Karen Gummo is the artist-in-residence at a Calgary school where she works with grades K-6 as a storyteller. She uses storytelling to enrich childhood learning by teaching children about oral traditions and encourages children to see themselves as storytellers. Her stories relate to both the science and social studies curricula.
A member of TALES (The Alberta League Encouraging Storytelling) and the Storytellers of Canada, Gummo has taken her storytelling to concerts and festivals around the province – to Fort Edmonton Park, Fort Calgary, to the Galt Museum in Lethbridge, to the public libraries, radio programs, museums and churches as well as to “story cafes”. The latter are restaurants and cafes where a small stage has been set up and stories and songs are shared with patrons. Gummo knows that adults need stories just as much as children. She is part of a living storytelling community where she has been mentored by many master storytellers. They hold “tell arounds” where storytellers sit in a circle, the story stick is passed from hand to hand and all are welcome to tell and to listen. She has attended the Storytellers of Canada annual conference and performed her stories in cities such as Winnipeg, Ottawa, and Regina. She has also toured Newfoundland telling her Icelandic and Scandinavian tales.

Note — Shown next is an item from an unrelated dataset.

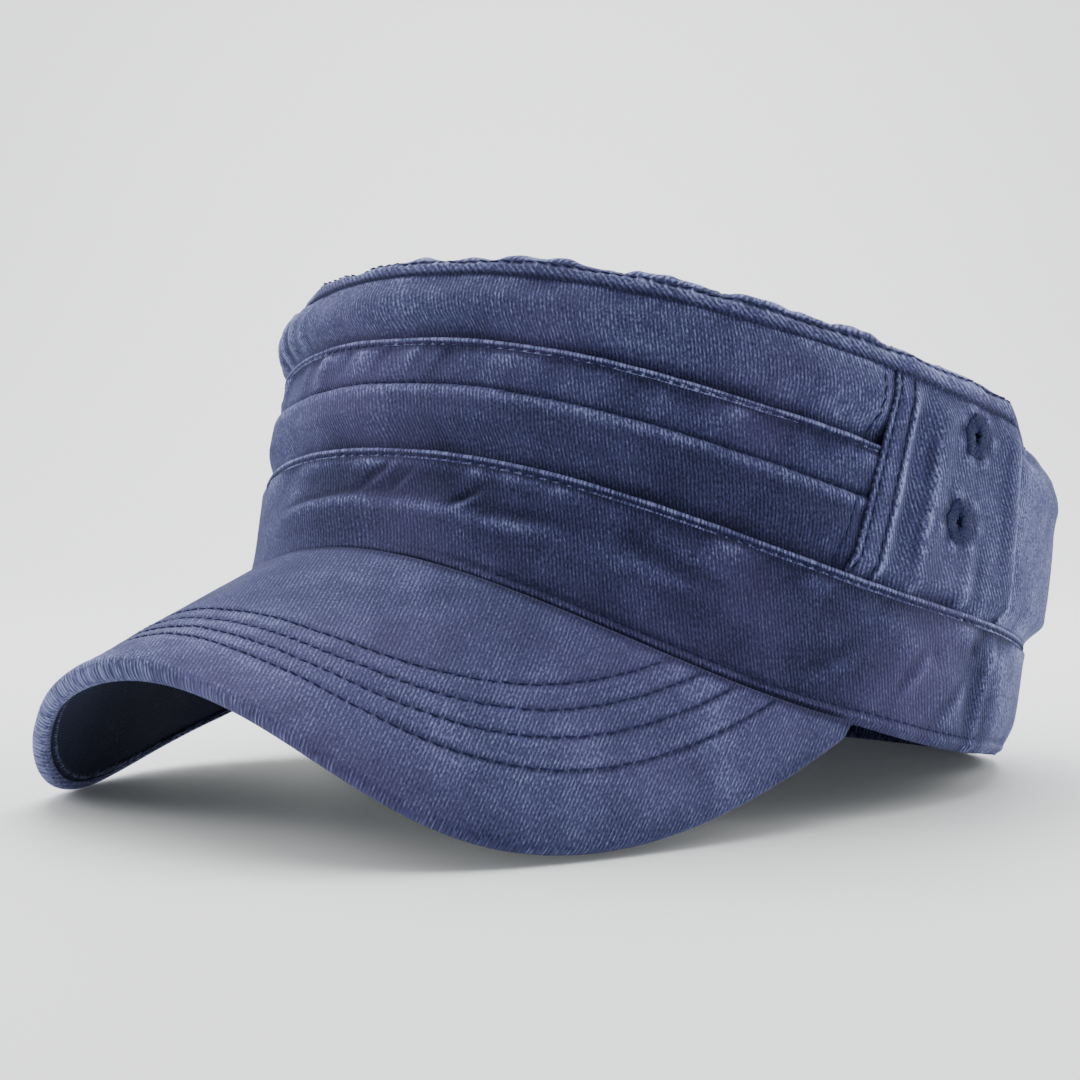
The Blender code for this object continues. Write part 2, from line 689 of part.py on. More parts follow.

The oral tradition in Iceland stretches back to the days of the settlement of the island by Norwegian Vikings in the 9 th and 10 th centuries when poems and the stories of the sagas where told at night around the family hearth. In fact, it was in the family home that Gummo learned to love the art of storytelling from her father who recited stories to his family, and at family gatherings. Her mother too related cherished family memories and modeled a love for story. It was Karen’s great grandfather Ofeigur Sigurdsson who came with his new wife Astridur Tomasdóttir in 1889 one year after the first Icelandic settlers came to Markerville, Alberta. He highly valued his Icelandic heritage and his efforts to honour his community were rewarded in 1939 when the Icelandic government bestowed on him the Order of the Falcon.
Karen Gummo incorporates into her repertoire both traditional Icelandic stories and stories from the Icelandic settlements in Alberta. Language and literature have always been at the core of Icelandic culture. Karen tells of Ooin, Allfather of the Norse Gods who sacrificed himself to ensure that all might gain a command of words so that wisdom would be loved and remembered.
Here, Karen Gummo is telling the Icelandic folktale “Half a Kingdom” in Regina at the 2004 Storytellers of Canada Conference. Gummo’s props include a basket where she finds trinkets and a birchbark man figure to help tell her stories. She sings small songs to make bridges between her stories.
Gummo has a great deal of experience as a storyteller and is very comfortable in front of and interacting with audiences of all ages. She cherishes the story world as a place where we can go to make deep human connections.